→ **Data section**:
— BEGIN —
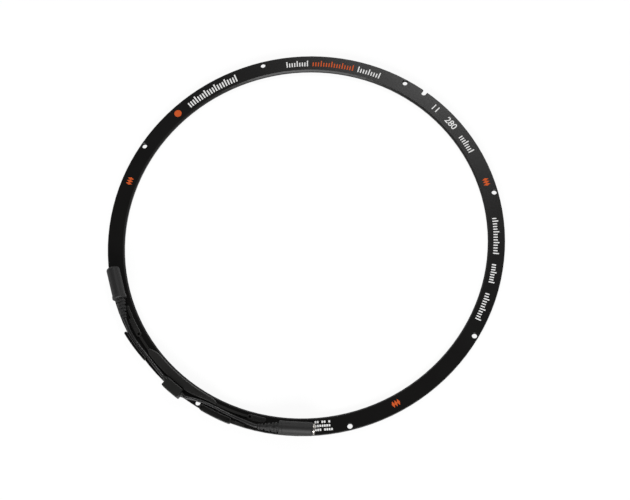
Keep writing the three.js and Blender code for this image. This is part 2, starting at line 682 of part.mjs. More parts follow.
// The left lead's route: distance along the edge, offset inside it, and height of its centre
// above its lowest lie, from the gland to the strain relief.
const LEFT_ROUTE = [
  [-11.3, 2.28, 0.7], [-12.6, 2.4, 0.7], [-15, 2.65, 0.55], [-18.5, 2.95, 0.2],
  [-23, 3.2, 0], [-28, 3.38, 0], [-33, 3.38, 0], [-38, 3, 0], [-43, 2.7, 0],
  [-47, 2.44, 0.1], [-50, 2.28, 0.35], [-53, 2.12, 0.85], [-56, 2.1, 1.6],
  [-59, 2.3, 2.5], [-62, 2.6, 3.4], [-64.5, 2.78, 3.95], [-66.7, 2.88, 4.2],
];

// The right lead's route, in the same terms.
const RIGHT_ROUTE = [
  [11.3, 0.88, 0.7], [12.5, 1.1, 0.7], [15, 2.1, 0.55], [18, 3.3, 0.2], [21.5, 4.4, 0],
  [25, 5.15, 0], [29, 5.65, 0], [34, 5.9, 0], [39, 5.9, 0], [44, 5.6, 0], [49, 5.25, 0],
  [53, 4.95, 0.15], [57, 4.55, 0.7], [61, 4.05, 1.6], [64.5, 3.5, 2.6], [68, 2.95, 3.5],
  [70.5, 2.6, 4], [72.7, 2.42, 4.2],
];

/** A lead laid along its route. */
const lead = (name, route) => piece(
  name,
  cordGeometry(route.map(([distance, offset, rise]) => pointAt(distance, offset, leadZ + rise)),
    LEAD_DIAMETER, LEAD_STEPS, LEAD_SIDES),
  cordJacket,
);

/** A wire joint under the cover, from the chamber to just short of a gland. */
const innerWire = (name, side, startDistance, exitOffset, finish) => {
  const z = seatZ + WIRE_DIAMETER / 2;
  const chamberOffset = outerRadius - rebateMiddle;
  const mouthDistance = side * (BLOCK_LENGTH / 4 - WIRE_DIAMETER);
  const endDistance = side * (BLOCK_LENGTH / 2 - GLAND_NECK_LENGTH - CLEARANCE);
  const points = [
    pointAt(side * startDistance, chamberOffset, z),
    pointAt(mouthDistance, chamberOffset - WIRE_DIAMETER, z),
    pointAt(mouthDistance, BLOCK_INNER_OFFSET, z),
    pointAt(endDistance - side * WIRE_DIAMETER, exitOffset + WIRE_DIAMETER, z),
    pointAt(endDistance, exitOffset, z + WIRE_DIAMETER / 2),
  ];
  const steps = points.length * WIRE_STEPS_PER_POINT;
  return piece(name, cordGeometry(points, WIRE_DIAMETER, steps, WIRE_SIDES), finish);
};

/** The temperature sensor's bead, which lies on the plate under the cover. */
const sensorBead = () => {
  const bead = new THREE.CapsuleGeometry(
    BEAD_DIAMETER / 2, BEAD_LENGTH - BEAD_DIAMETER, 4, HOLE_SEGMENTS / 2);
  const distance = -(TAIL_SLOT_LENGTH + BEAD_LENGTH);
  const place = pointAt(distance, outerRadius - rebateMiddle, seatZ + BEAD_DIAMETER / 2);
  bead.rotateZ(angleAt(distance));
  bead.translate(place.x, place.y, place.z);
  return bead;
};

const ring = new THREE.Group();
ring.add(
  piece('ring_plate', geometryOf(ringPlate()), anodised),
  piece('heater_element', geometryOf(heaterElement()), polyimide),
  piece('backing_ring', geometryOf(backingRing()), foam),
  piece('cable_cover', geometryOf(cableCover()), blackPlastic),
  piece('exit_block', geometryOf(exitBlock()), blackPlastic),
  piece('sensor_gland', geometryOf(gland(-1, LEFT_EXIT_OFFSET)), softPlastic),
  piece('power_gland', geometryOf(gland(1, RIGHT_EXIT_OFFSET)), softPlastic),
  piece('sensor_edge_guide', geometryOf(edgeGuide(-1, LEFT_GUIDE_START,
    LEFT_GUIDE_NEAR_OFFSET, LEFT_GUIDE_FAR_OFFSET, LEFT_GUIDE_WIDTH, 0)), blackPlastic),
  piece('power_edge_guide', geometryOf(edgeGuide(1, RIGHT_GUIDE_START,
    RIGHT_GUIDE_NEAR_OFFSET, RIGHT_GUIDE_FAR_OFFSET, RIGHT_GUIDE_WIDTH, STOP_LENGTH)), blackPlastic),
  piece('sensor_bead', sensorBead(), glassBead),
  innerWire('sensor_wire', -1, TAIL_SLOT_LENGTH, LEFT_EXIT_OFFSET, greyWire),
  innerWire('power_wire', 1, TAIL_SLOT_LENGTH, RIGHT_EXIT_OFFSET, redWire),
  lead('sensor_lead', LEFT_ROUTE),
  lead('power_lead', RIGHT_ROUTE),
  socket(-1, LEFT_TIP_DISTANCE, LEFT_TIP_OFFSET, LEFT_MOUTH_OFFSET,
    housing('sensor_socket_housing', JACK_SLEEVE_DIAMETER + 2 * CLEARANCE),
    sensorJack()),
  socket(1, RIGHT_TIP_DISTANCE, RIGHT_TIP_OFFSET, RIGHT_MOUTH_OFFSET,
    housing('power_socket_housing', SHELL_DIAMETER + 2 * CLEARANCE),
    powerSocket()),
);

export default ring;
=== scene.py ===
"""A dew heater ring for the front of a telescope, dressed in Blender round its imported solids."""
import logging
import math
from dataclasses import dataclass
from enum import Enum
from typing import Callable, Optional, Sequence

import bmesh
import bpy
from mathutils import Matrix, Vector


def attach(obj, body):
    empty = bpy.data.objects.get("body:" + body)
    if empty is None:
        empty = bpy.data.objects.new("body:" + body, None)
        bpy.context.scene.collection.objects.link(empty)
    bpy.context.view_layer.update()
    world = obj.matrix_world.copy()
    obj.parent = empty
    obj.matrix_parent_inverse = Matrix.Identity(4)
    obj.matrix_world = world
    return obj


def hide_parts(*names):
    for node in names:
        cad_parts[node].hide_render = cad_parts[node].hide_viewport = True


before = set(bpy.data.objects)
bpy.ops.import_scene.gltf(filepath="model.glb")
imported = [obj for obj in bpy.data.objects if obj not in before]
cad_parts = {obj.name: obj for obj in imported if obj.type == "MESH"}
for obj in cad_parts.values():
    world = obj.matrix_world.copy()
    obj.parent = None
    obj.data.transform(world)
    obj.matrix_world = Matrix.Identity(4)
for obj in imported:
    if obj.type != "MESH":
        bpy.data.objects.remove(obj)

LOG = logging.getLogger("dew_heater_ring")
MM = 0.001
MICROMETRE = 1e-6

# The ring and where pieces sit on it: millimetres, and degrees from +X.
OUTER_RADIUS = 153.0
INNER_RADIUS = 140.0
MIDDLE_RADIUS = (OUTER_RADIUS + INNER_RADIUS) / 2
FACE_Z = 4.4
SEAT_Z = 4.7
COVER_TOP = 7.4
PAD_TOP = 6.9
CABLE_ANGLE = 216.75
LEAD_DIAMETER = 2.6

# The sockets, in millimetres along their axis from the strain relief's tip. The turned body
# is a little slimmer than the solid, so that its parting line stays in the solid's box.
RELIEF_LENGTH = 15.5
BODY_LENGTH = 25.5
BODY_RADIUS = 5.43
SOLID_RADIUS = 5.5
AXIS_Z = SEAT_Z + SOLID_RADIUS
MOUTH = RELIEF_LENGTH + BODY_LENGTH
BORE_DEPTH = 15.0
CLEARANCE = 0.3
BACK = MOUTH - BORE_DEPTH + CLEARANCE
BROKEN_EDGE = 0.12
FACE_WEIGHT = 80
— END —
→ **Set exercise**: Give an exact repetition of all the material.

→ **Full solution**:
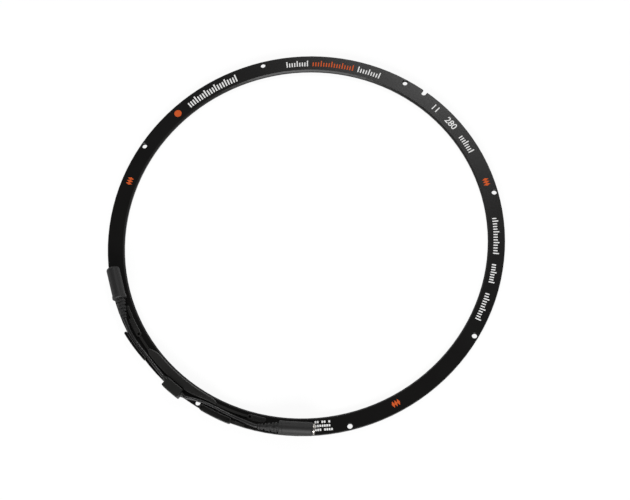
Keep writing the three.js and Blender code for this image. This is part 2, starting at line 682 of part.mjs. More parts follow.
// The left lead's route: distance along the edge, offset inside it, and height of its centre
// above its lowest lie, from the gland to the strain relief.
const LEFT_ROUTE = [
  [-11.3, 2.28, 0.7], [-12.6, 2.4, 0.7], [-15, 2.65, 0.55], [-18.5, 2.95, 0.2],
  [-23, 3.2, 0], [-28, 3.38, 0], [-33, 3.38, 0], [-38, 3, 0], [-43, 2.7, 0],
  [-47, 2.44, 0.1], [-50, 2.28, 0.35], [-53, 2.12, 0.85], [-56, 2.1, 1.6],
  [-59, 2.3, 2.5], [-62, 2.6, 3.4], [-64.5, 2.78, 3.95], [-66.7, 2.88, 4.2],
];

// The right lead's route, in the same terms.
const RIGHT_ROUTE = [
  [11.3, 0.88, 0.7], [12.5, 1.1, 0.7], [15, 2.1, 0.55], [18, 3.3, 0.2], [21.5, 4.4, 0],
  [25, 5.15, 0], [29, 5.65, 0], [34, 5.9, 0], [39, 5.9, 0], [44, 5.6, 0], [49, 5.25, 0],
  [53, 4.95, 0.15], [57, 4.55, 0.7], [61, 4.05, 1.6], [64.5, 3.5, 2.6], [68, 2.95, 3.5],
  [70.5, 2.6, 4], [72.7, 2.42, 4.2],
];

/** A lead laid along its route. */
const lead = (name, route) => piece(
  name,
  cordGeometry(route.map(([distance, offset, rise]) => pointAt(distance, offset, leadZ + rise)),
    LEAD_DIAMETER, LEAD_STEPS, LEAD_SIDES),
  cordJacket,
);

/** A wire joint under the cover, from the chamber to just short of a gland. */
const innerWire = (name, side, startDistance, exitOffset, finish) => {
  const z = seatZ + WIRE_DIAMETER / 2;
  const chamberOffset = outerRadius - rebateMiddle;
  const mouthDistance = side * (BLOCK_LENGTH / 4 - WIRE_DIAMETER);
  const endDistance = side * (BLOCK_LENGTH / 2 - GLAND_NECK_LENGTH - CLEARANCE);
  const points = [
    pointAt(side * startDistance, chamberOffset, z),
    pointAt(mouthDistance, chamberOffset - WIRE_DIAMETER, z),
    pointAt(mouthDistance, BLOCK_INNER_OFFSET, z),
    pointAt(endDistance - side * WIRE_DIAMETER, exitOffset + WIRE_DIAMETER, z),
    pointAt(endDistance, exitOffset, z + WIRE_DIAMETER / 2),
  ];
  const steps = points.length * WIRE_STEPS_PER_POINT;
  return piece(name, cordGeometry(points, WIRE_DIAMETER, steps, WIRE_SIDES), finish);
};

/** The temperature sensor's bead, which lies on the plate under the cover. */
const sensorBead = () => {
  const bead = new THREE.CapsuleGeometry(
    BEAD_DIAMETER / 2, BEAD_LENGTH - BEAD_DIAMETER, 4, HOLE_SEGMENTS / 2);
  const distance = -(TAIL_SLOT_LENGTH + BEAD_LENGTH);
  const place = pointAt(distance, outerRadius - rebateMiddle, seatZ + BEAD_DIAMETER / 2);
  bead.rotateZ(angleAt(distance));
  bead.translate(place.x, place.y, place.z);
  return bead;
};

const ring = new THREE.Group();
ring.add(
  piece('ring_plate', geometryOf(ringPlate()), anodised),
  piece('heater_element', geometryOf(heaterElement()), polyimide),
  piece('backing_ring', geometryOf(backingRing()), foam),
  piece('cable_cover', geometryOf(cableCover()), blackPlastic),
  piece('exit_block', geometryOf(exitBlock()), blackPlastic),
  piece('sensor_gland', geometryOf(gland(-1, LEFT_EXIT_OFFSET)), softPlastic),
  piece('power_gland', geometryOf(gland(1, RIGHT_EXIT_OFFSET)), softPlastic),
  piece('sensor_edge_guide', geometryOf(edgeGuide(-1, LEFT_GUIDE_START,
    LEFT_GUIDE_NEAR_OFFSET, LEFT_GUIDE_FAR_OFFSET, LEFT_GUIDE_WIDTH, 0)), blackPlastic),
  piece('power_edge_guide', geometryOf(edgeGuide(1, RIGHT_GUIDE_START,
    RIGHT_GUIDE_NEAR_OFFSET, RIGHT_GUIDE_FAR_OFFSET, RIGHT_GUIDE_WIDTH, STOP_LENGTH)), blackPlastic),
  piece('sensor_bead', sensorBead(), glassBead),
  innerWire('sensor_wire', -1, TAIL_SLOT_LENGTH, LEFT_EXIT_OFFSET, greyWire),
  innerWire('power_wire', 1, TAIL_SLOT_LENGTH, RIGHT_EXIT_OFFSET, redWire),
  lead('sensor_lead', LEFT_ROUTE),
  lead('power_lead', RIGHT_ROUTE),
  socket(-1, LEFT_TIP_DISTANCE, LEFT_TIP_OFFSET, LEFT_MOUTH_OFFSET,
    housing('sensor_socket_housing', JACK_SLEEVE_DIAMETER + 2 * CLEARANCE),
    sensorJack()),
  socket(1, RIGHT_TIP_DISTANCE, RIGHT_TIP_OFFSET, RIGHT_MOUTH_OFFSET,
    housing('power_socket_housing', SHELL_DIAMETER + 2 * CLEARANCE),
    powerSocket()),
);

export default ring;
=== scene.py ===
"""A dew heater ring for the front of a telescope, dressed in Blender round its imported solids."""
import logging
import math
from dataclasses import dataclass
from enum import Enum
from typing import Callable, Optional, Sequence

import bmesh
import bpy
from mathutils import Matrix, Vector


def attach(obj, body):
    empty = bpy.data.objects.get("body:" + body)
    if empty is None:
        empty = bpy.data.objects.new("body:" + body, None)
        bpy.context.scene.collection.objects.link(empty)
    bpy.context.view_layer.update()
    world = obj.matrix_world.copy()
    obj.parent = empty
    obj.matrix_parent_inverse = Matrix.Identity(4)
    obj.matrix_world = world
    return obj


def hide_parts(*names):
    for node in names:
        cad_parts[node].hide_render = cad_parts[node].hide_viewport = True


before = set(bpy.data.objects)
bpy.ops.import_scene.gltf(filepath="model.glb")
imported = [obj for obj in bpy.data.objects if obj not in before]
cad_parts = {obj.name: obj for obj in imported if obj.type == "MESH"}
for obj in cad_parts.values():
    world = obj.matrix_world.copy()
    obj.parent = None
    obj.data.transform(world)
    obj.matrix_world = Matrix.Identity(4)
for obj in imported:
    if obj.type != "MESH":
        bpy.data.objects.remove(obj)

LOG = logging.getLogger("dew_heater_ring")
MM = 0.001
MICROMETRE = 1e-6

# The ring and where pieces sit on it: millimetres, and degrees from +X.
OUTER_RADIUS = 153.0
INNER_RADIUS = 140.0
MIDDLE_RADIUS = (OUTER_RADIUS + INNER_RADIUS) / 2
FACE_Z = 4.4
SEAT_Z = 4.7
COVER_TOP = 7.4
PAD_TOP = 6.9
CABLE_ANGLE = 216.75
LEAD_DIAMETER = 2.6

# The sockets, in millimetres along their axis from the strain relief's tip. The turned body
# is a little slimmer than the solid, so that its parting line stays in the solid's box.
RELIEF_LENGTH = 15.5
BODY_LENGTH = 25.5
BODY_RADIUS = 5.43
SOLID_RADIUS = 5.5
AXIS_Z = SEAT_Z + SOLID_RADIUS
MOUTH = RELIEF_LENGTH + BODY_LENGTH
BORE_DEPTH = 15.0
CLEARANCE = 0.3
BACK = MOUTH - BORE_DEPTH + CLEARANCE
BROKEN_EDGE = 0.12
FACE_WEIGHT = 80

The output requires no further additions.